Toothpickings et son « Back to Blacula » est l’unique article de ce premier volet de Dracula Beyond Stoker. Le chercheur analyse notamment la genèse du film et sa place dans le cinéma vampirique, par l’entremise de son lien avec Dracula. Il s’intéresse également à la relation qu’entretient le métrage avec la blaxploitation et le genre gothique. C’est aussi une lettre d’amour pour les œuvres d’exploitation, et leur importance pour comprendre l’évolution du média. Le début des années 1970 est une période majeure pour la figure du vampire sur grand écran : c’est là où il bascule dans l’ère contemporaine. Le vampire investit la sphère urbaine et ses problématiques sociétales et Blacula est clairement dans cette mouvance.
« From the Grave » de Samuel Marzioli voit Dracula pénétrer une église dans l’idée de faire entendre sa confession par le prêtre. Si celui-ci croit avoir affaire à un fou ou a une mystification, le récit ne l’en intéresse pas moins. D’autant qu’il finira par avoir la preuve que son interlocuteur est bien celui qu’il paraît être. Le vampire a mis le pied par jeu dans le bâtiment, avec pour objectif de se nourrir du prêtre. Mais celui-ci pourrait avoir plus d’un tour dans son sac. Marzioli est un des auteurs les plus prolifiques du recueil, avec près d’une trentaine de nouvelles à son actif.
La dernière entrée de ce Dracula Beyond Stoker est un poème de Jessica Lévai, « Quest of the lifetime ». Les vers tendent à voir Dracula embrasser son rôle de phénomène de la pop culture. Il y a autant des liens avec le personnage du roman (par la figure des fiancées), mais aussi des références à ceux qui l’ont incarné après cela, à l’écran.

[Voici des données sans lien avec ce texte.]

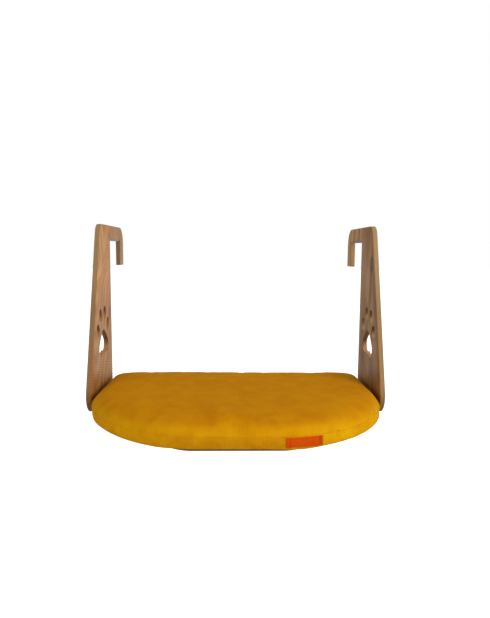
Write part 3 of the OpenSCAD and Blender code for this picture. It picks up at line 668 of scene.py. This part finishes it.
def dressCushion(look):
    form, points, outward = sewCushion(look)
    station, row = form.verts.layers.int["station"], form.verts.layers.int["row"]
    form.verts.ensure_lookup_table()
    rows = [v[row] for v in form.verts]
    stations = [v[station] for v in form.verts]
    zipStart = len(points) // 2 - look["zipSteps"] - 2
    zipEnd = len(points) - zipStart
    held = {}
    for k, (level, at) in enumerate(zip(rows, stations)):
        if level in (-1, 0):
            held[k] = 1.0  # lies flat on the panel
        elif 0 < level and zipStart <= at <= zipEnd:
            held[k] = 1.0  # stiffened by the zip
        elif level == look["rows"]:
            held[k] = 0.6  # the seam hardly moves
    piece = finishPiece(form, "cushion", coverCord, "cushion",
                        ["cushion_core", "cover_top", "cover_band", "cover_bottom"], 180)
    swell(piece, look, held)
    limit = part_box("hanger_right")[0].x - look["sideRoom"]
    panelLow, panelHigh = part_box("base_panel")
    panelMiddle = (panelLow.z + panelHigh.z) / 2
    panel = bmesh.new()
    panel.from_mesh(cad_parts["base_panel"].data)
    panelTree = BVHTree.FromBMesh(panel)
    panel.free()
    total = [0.0]
    for k in range(len(points)):
        total.append(total[-1] + (points[(k + 1) % len(points)] - points[k]).length)
    for vert, level, at in zip(piece.data.vertices, rows, stations):
        if level == -2:
            slow = noise.noise(Vector((vert.co.x * look["dentWaves"], vert.co.y * look["dentWaves"], 0.7)))
            fold = noise.noise(Vector((vert.co.x * look["foldWaves"][0], vert.co.y * look["foldWaves"][1], 5.2)))
            vert.co.z += look["dent"] * (slow + look["foldShare"] * fold)
        elif 0 < level < look["rows"] and not zipStart <= at <= zipEnd:
            slant = total[at] - look["puckerSlant"] * (vert.co.z - bandLow.z)
            along, up = look["puckerWaves"]
            fold = look["pucker"] * noise.noise(Vector((slant * along, vert.co.z * up, 8.3)))
            vert.co.x += outward[at].x * min(0, fold)
            vert.co.y += outward[at].y * fold
        vert.co.x = max(-limit, min(limit, vert.co.x))
        vert.co.z = max(bandLow.z, vert.co.z)
        # Past the panel's edge nothing holds the rim up
        over, _, _, _ = panelTree.ray_cast(vert.co + Vector((0, 0, 5 * mm)), Vector((0, 0, -1)))
        if over is None:
            _, _, _, past = panelTree.find_nearest(Vector((vert.co.x, vert.co.y, panelMiddle)))
            share = min(1, past / look["droopOver"]) * max(0, 1 - (vert.co.z - bandLow.z) / (bandHigh.z - bandLow.z))
            for at, wide, deep in look["droops"]:
                vert.co.z -= deep * mm * share * math.exp(-((vert.co.x / mm - at) / wide) ** 2)
    form = bmesh.new()
    form.from_mesh(piece.data)
    form.verts.layers.float.new("seam")
    band = form.faces.layers.float.new("band")
    form.verts.ensure_lookup_table()
    for face in form.faces:
        face[band] = float(all(rows[v.index] >= 0 for v in face.verts))
    # Each seam becomes a narrow groove between two panels of cloth
    seams = [e for e in form.edges if rows[e.verts[0].index] == rows[e.verts[1].index]
             and rows[e.verts[0].index] in (0, look["rows"])]
    made = bmesh.ops.bevel(form, geom=seams, offset=look["groove"], segments=2, profile=0.5, affect="EDGES",
                           material=-1, clamp_overlap=True)
    form.normal_update()
    seam = form.verts.layers.float["seam"]
    lip = {face for face in made["faces"] if face.is_valid}
    sewn = {vert for face in lip for vert in face.verts}
    for vert in sewn:
        vert[seam] = 0.35
    middle = [v for v in sewn if all(f in lip for f in v.link_faces)]
    for vert in middle:
        vert[seam] = 1.0
        vert.co -= vert.normal * look["grooveDepth"]
    # Recess for the zip
    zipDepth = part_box("zip_slider")[0].y - look["zipRoom"]
    opening = []
    for face in form.faces:
        centre = face.calc_center_median()
        if (centre.y > bandHigh.y - 5 * mm and abs(centre.x) < zipTop[1].x
                and zipBottom[0].z < centre.z < zipTop[1].z):
            opening.append(face)
    bmesh.ops.inset_region(form, faces=opening, thickness=look["zipInset"], use_even_offset=True)
    for vert in {v for f in opening for v in f.verts}:
        vert.co.y = zipDepth
    # The cloth's own map: ribs run front to back on the flat panels and upright on the band
    finder = KDTree(len(points))
    for k, point in enumerate(points):
        finder.insert((point.x, point.y, 0), k)
    finder.balance()
    uv = form.loops.layers.uv.new("cloth")
    form.normal_update()
    for face in form.faces:
        flat = abs(face.normal.z) > look["flatFrom"]
        spots = []
        for loop in face.loops:
            co = loop.vert.co
            if flat:
                spots.append((co.x, co.y))
            else:
                _, k, _ = finder.find((co.x, co.y, 0))
                along = total[k] + (co.xy - points[k]).dot(Vector((-outward[k].y, outward[k].x)))
                spots.append((along, co.z))
        if not flat and max(s[0] for s in spots) - min(s[0] for s in spots) > total[-1] / 2:
            spots = [(s[0] + total[-1] if s[0] < total[-1] / 2 else s[0], s[1]) for s in spots]
        for loop, spot in zip(face.loops, spots):
            loop[uv].uv = spot
    sortForm(form)
    form.to_mesh(piece.data)
    form.free()
    piece.data.shade_smooth()
    finer = piece.modifiers.new("finer", "SUBSURF")
    finer.levels = finer.render_levels = 1
    return piece


cushion = dressCushion(cushionLook)
print("cushion made:", len(cushion.data.polygons), "faces before the last subdivision")

# Zip: tapes with a hem of the cover's cloth sewn along them, coils, stops, slider and pull
zipLook = {"tapeSteps": 60, "tapeRound": 0.2 * mm, "tapeWave": 0.08 * mm,
           "hemWidth": 2.9 * mm, "hemThick": 1.3 * mm, "hemOver": 0.3 * mm, "hemRound": 0.55 * mm, "hemWave": 0.15 * mm,
           "stitch": 2.6 * mm, "stitchGap": 3.6 * mm, "stitchStart": 4 * mm, "threadY": 0.22 * mm, "threadZ": 0.24 * mm,
           "broken": 0.22 * mm, "stopBroken": 0.3 * mm}  # how far the edges of the hard parts are broken


def zipStrip(low, high, steps, round_, wave):  # a long soft strip between two corners
    form = bmesh.new()
    size = high - low
    bmesh.ops.create_cube(form, size=1, matrix=Matrix.Translation((low + high) / 2) @ Matrix.Diagonal((*size, 1)))
    long = [e for e in form.edges if abs(e.verts[0].co.x - e.verts[1].co.x) > size.x / 2]
    bmesh.ops.subdivide_edges(form, edges=long, cuts=steps - 1, use_grid_fill=True)
    edges = [e for e in form.edges if len(e.link_faces) == 2 and e.calc_face_angle(0) > math.radians(50)]
    bmesh.ops.bevel(form, geom=edges, offset=round_, segments=3, profile=0.5, affect="EDGES", material=-1)
    for vert in form.verts:
        vert.co.y += wave * noise.noise(Vector((vert.co.x * 45, 0, vert.co.z * 20)))
    return form


for part in ("upper", "lower"):
    low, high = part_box("zip_tape_" + part)
    form = zipStrip(low, high, zipLook["tapeSteps"], zipLook["tapeRound"], zipLook["tapeWave"])
    finishPiece(form, "tape_" + part, zipTape, "cushion", ["zip_tape_" + part])
    hemLow, hemHigh = low.copy(), high.copy()
    if part == "upper":
        hemLow.z = high.z - zipLook["hemWidth"]
        hemHigh.z = high.z + zipLook["hemOver"]
    else:
        hemHigh.z = low.z + zipLook["hemWidth"]
        hemLow.z = low.z - zipLook["hemOver"]
    hemLow.y = high.y - zipLook["hemOver"]
    hemHigh.y = hemLow.y + zipLook["hemThick"]
    form = zipStrip(hemLow, hemHigh, zipLook["tapeSteps"], zipLook["hemRound"], zipLook["hemWave"])
    uv = form.loops.layers.uv.new("cloth")
    for face in form.faces:
        for loop in face.loops:
            loop[uv].uv = (loop.vert.co.x, loop.vert.co.z)
    finishPiece(form, "hem_" + part, coverCord, "cushion")
    form = bmesh.new()
    firstStitch = low.x + zipLook["stitchStart"]
    for k in range(int((high.x - firstStitch) / zipLook["stitchGap"])):
        at = Vector((firstStitch + k * zipLook["stitchGap"], hemHigh.y + 0.02 * mm, (hemLow.z + hemHigh.z) / 2))
        size = (zipLook["stitch"] / 2, zipLook["threadY"], zipLook["threadZ"], 1)
        lay = Matrix.Translation(at) @ Matrix.Diagonal(size)
        bmesh.ops.create_uvsphere(form, u_segments=8, v_segments=5, radius=1, matrix=lay)
    finishPiece(form, "hem_stitches_" + part, sewingThread, "cushion", sharpAt=180)
for name, material, slot, body, width in (
        ("coil_upper", coilNylon, "zip_plastic", "cushion", "broken"),
        ("coil_lower", coilNylon, "zip_plastic", "cushion", "broken"),
        ("stops", agedBrass, "zip_metal", "cushion", "stopBroken"),
        ("slider", agedBrass, "zip_metal", "slider", "broken"), ("pull", agedBrass, "zip_metal", "pull", "broken")):
    dressNode("zip_" + name, name, material, body, zipLook[width], angles=smallLook["metalAngles"])
print("zip made")

# Label: a bare woven tape, sewn to the band at both ends
labelLook = {
    "columns": 40, "rowsUp": 10, "lift": 0.35 * mm, "thick": 0.6 * mm, "fold": 4.5 * mm, "foldLift": 0.5 * mm,
    "over": 1.06,  # cut larger, as smoothing draws it in
    "aim": (-0.25, 1, 0), "reach": 40 * mm,  # from where it is laid onto the cloth
    "foldWidth": 1.2 * mm, "foldDark": 0.8, "endDark": 0.35,  # painted shade: how dark the folds and the folded end are drawn
    "smoothing": 0.4, "round": 0.15 * mm,
}


def sewLabel(look):
    low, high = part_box("side_label")
    settled = cushion.evaluated_get(bpy.context.evaluated_depsgraph_get())
    cloth = BVHTree.FromObject(settled, bpy.context.evaluated_depsgraph_get())
    form = bmesh.new()
    bmesh.ops.create_grid(form, x_segments=look["columns"], y_segments=look["rowsUp"], size=0.5)
    seam = form.verts.layers.float.new("seam")
    aim = Vector(look["aim"]).normalized()
    for vert in form.verts:
        x = low.x + (vert.co.x * look["over"] + 0.5) * (high.x - low.x)
        z = low.z + (vert.co.y * look["over"] + 0.5) * (high.z - low.z)
        hit, normal, _, _ = cloth.ray_cast(Vector((x, low.y, z)) - aim * look["reach"], aim)
        end = min(x - low.x, high.x - x)
        lift = look["lift"] + look["foldLift"] * max(0, 1 - (end / look["fold"]) ** 4)
        vert[seam] = max(0.0, 1 - abs(end - look["fold"]) / look["foldWidth"]) * look["foldDark"]
        if x > high.x - look["fold"]:
            vert[seam] = max(vert[seam], look["endDark"])
        vert.co = hit + normal * lift
    for _ in range(3):
        bmesh.ops.smooth_vert(form, verts=form.verts, factor=look["smoothing"], use_axis_x=True, use_axis_y=True,
                              use_axis_z=True)
    bmesh.ops.recalc_face_normals(form, faces=form.faces)
    if sum(f.normal.y for f in form.faces) > 0:
        bmesh.ops.reverse_faces(form, faces=form.faces)
    piece = finishPiece(form, "side_label_tape", labelTape, "cushion", ["side_label"], 60)
    thicken = piece.modifiers.new("thicken", "SOLIDIFY")
    thicken.thickness = look["thick"]
    thicken.offset = 1
    rounder = piece.modifiers.new("rounder", "BEVEL")
    rounder.width, rounder.segments, rounder.limit_method = look["round"], 2, "ANGLE"


sewLabel(labelLook)
print("label made")

# Floor, lights and camera
stageLook = {"floorDrop": 0.75, "floorHalf": 30.0, "background": 1.0, "floorGlow": 0.6,
             "below": 0.36, "above": 0.76,  # light from the room, under and over the bed
             "lightsAim": (0, -0.15, -0.2)}
floorForm = bmesh.new()
bmesh.ops.create_grid(floorForm, x_segments=1, y_segments=1, size=stageLook["floorHalf"],
                      matrix=Matrix.Translation((0, 0, cadLow.z - stageLook["floorDrop"])))
floorMesh = bpy.data.meshes.new("floor")
floorForm.to_mesh(floorMesh)
floorForm.free()
floor = bpy.data.objects.new("floor", floorMesh)
bpy.context.scene.collection.objects.link(floor)
floor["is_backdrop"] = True
floor.visible_diffuse = False  # it must not light the bed from below
# Matt paper of a photographer's sweep, faintly lit, so that the ground stays white
floorMesh.materials.append(startMaterial(
    "pale_floor", Roughness=0.95, Specular_IOR_Level=0.0, Base_Color=grey(0.97), Emission_Color=grey(1.0),
    Emission_Strength=stageLook["floorGlow"])[0])

world = bpy.data.worlds.new("studio")
bpy.context.scene.world = world
world.use_nodes = True
worldTree = world.node_tree
sky = worldTree.nodes["Background"]
seen = addNode(worldTree, "LightPath").outputs["Is Camera Ray"]
height = split(addNode(worldTree, "TexCoord").outputs["Generated"])["Z"]
ambient = mapRange(height, -0.8, 0.8, stageLook["below"], stageLook["above"], smooth=True)
sky.inputs["Color"].default_value = grey(1.0)
worldTree.links.new(mixValues(seen, ambient, stageLook["background"]), sky.inputs["Strength"])

lightLooks = (  # name, place, size, power, colour
    ("key", (1.45, -1.1, 0.95), 0.9, 17, "#fff6ea"),
    ("fill", (-1.5, -1.2, 0.5), 1.4, 5, "#f4f7ff"),
    ("front", (0.8, -2.1, -0.2), 1.4, 17, "#fffaf2"),
)
for name, place, size, power, colour in lightLooks:
    data = bpy.data.lights.new(name, "AREA")
    data.shape = "DISK"
    data.size = size
    data.energy = power
    data.color = toLinear(colour)[:3]
    lamp = bpy.data.objects.new(name, data)
    lamp.location = place
    lamp.rotation_mode = "QUATERNION"
    lamp.rotation_quaternion = (Vector(stageLook["lightsAim"]) - Vector(place)).to_track_quat("-Z", "Y")
    bpy.context.scene.collection.objects.link(lamp)

cameraLook = {"place": (-11.6 * mm, -1208.0 * mm, -21.95 * mm), "yaw": -0.0265, "down": 0.1105, "roll": -0.0076,
              "focalPixels": 520.3, "imageHeight": 618}
cameraData = bpy.data.cameras.new("camera")
cameraData.sensor_width = 36
cameraData.lens = cameraData.sensor_width * cameraLook["focalPixels"] / cameraLook["imageHeight"]
camera = bpy.data.objects.new("camera", cameraData)
camera.matrix_world = (Matrix.Translation(cameraLook["place"]) @ Matrix.Rotation(cameraLook["yaw"], 4, "Z")
                       @ Matrix.Rotation(-cameraLook["down"], 4, "X") @ Matrix.Rotation(cameraLook["roll"], 4, "Y")
                       @ Matrix.Rotation(math.pi / 2, 4, "X"))
bpy.context.scene.collection.objects.link(camera)
bpy.context.scene.camera = camera
bpy.context.scene.view_settings.view_transform = "Standard"
print("stage made")

low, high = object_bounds()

Le protagoniste le dit lui-même, il ne peut pas mourir : il finit toujours par être rappelé à la vie. L’autrice a déjà édité quelques poèmes et une poignée de nouvelles.
Cette première livraison de Dracula Beyond Stoker regorge donc de textes inventifs, référencés et ludiques qui témoignent de l’intérêt sans cesse renouvelé pour le roman de Stoker. Après cette première livraison plus que prometteuse, difficile de ne pas attendre la suite avec impatience.